In the US, the Right has pretty much discontinued this line, transfixed by the utter failure of the Iraq project and the further horror of what is to come. In particular, the Right has been genuinely challenged by the rapid destruction of the Iraqi Christian community. Iraqi Christians, who had a measure of protection under Saddam, have been under pressure from 2003 on — when we were “winning”. Now they’ve been killed, exiled and dissipated in weeks, and it appears that the US Christian Right — empathy-challenged so far as brown Muslims go — has been gripped with genuine guilt, which has acquainted them with reality.
They are further disadvantaged by the growing isolationism of the Tea Party and the remainder of the Republican Right. Initially a minority trend in the Right, they are now dominant, and the neocon imperialists have been all but squeezed out — with John McCain their only serious representative. The leading proponent of a re-projection of US power is Hillary Clinton, who is effectively running against Obama and aiming for an immense 2016 victory.
On the Left, there’s a forceful argument that fresh involvement in Iraq is overwhelmingly to do with oil (Syria has none) — which seems to ignore both the political import of Iraq in US memory, and also the greater ease with which a frontier can be established in Iraq, unlike Syria. There seems little doubt that this latest episode will further split the previously (pre-Libya) fairly united anti-war Left. If, as is highly possible, the US begin to arm the Marxist-Leninist Kurdistan Workers’ Party (or PKK), then the situation will take on a, erm, complex character.

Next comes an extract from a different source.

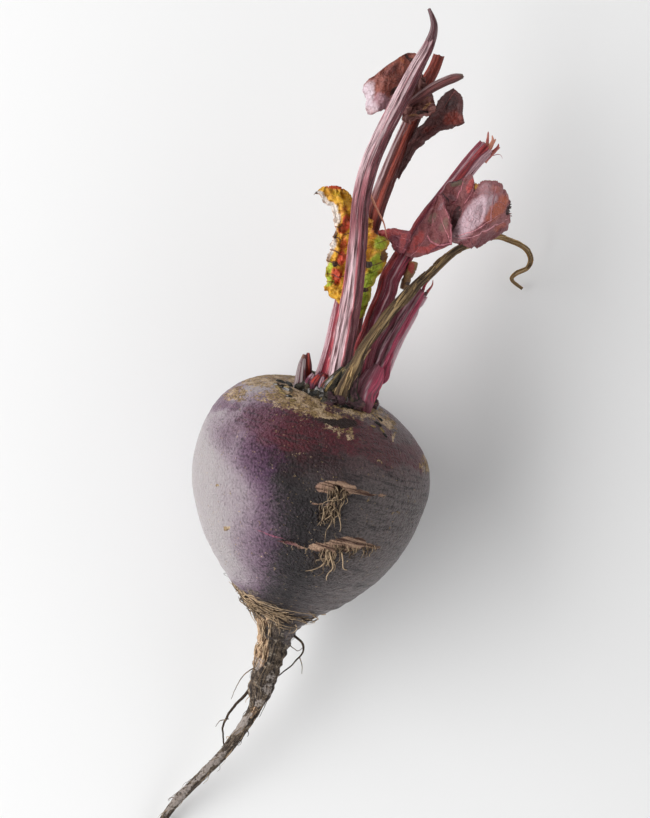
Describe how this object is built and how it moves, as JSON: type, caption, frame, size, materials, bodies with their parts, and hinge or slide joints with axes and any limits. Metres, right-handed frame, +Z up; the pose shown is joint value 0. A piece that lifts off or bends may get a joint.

Everyone is going to have to make a decision. Will, knowing the war aversion of Australians, the Coalition commit Team Australia to military support — when the captain gets back from pointless busywork in the Netherlands, where he’s hiding, as always, from real meetings and duties, in this case with oh, only the US Defence and State secretaries, as a decade of Anglosphere foreign policy comes apart? Will Labor risk being out of it, if the humanitarian plays? Which way will the Greens jump? This is a defining situation, and the world will not come out of it as it went in, and neither will we.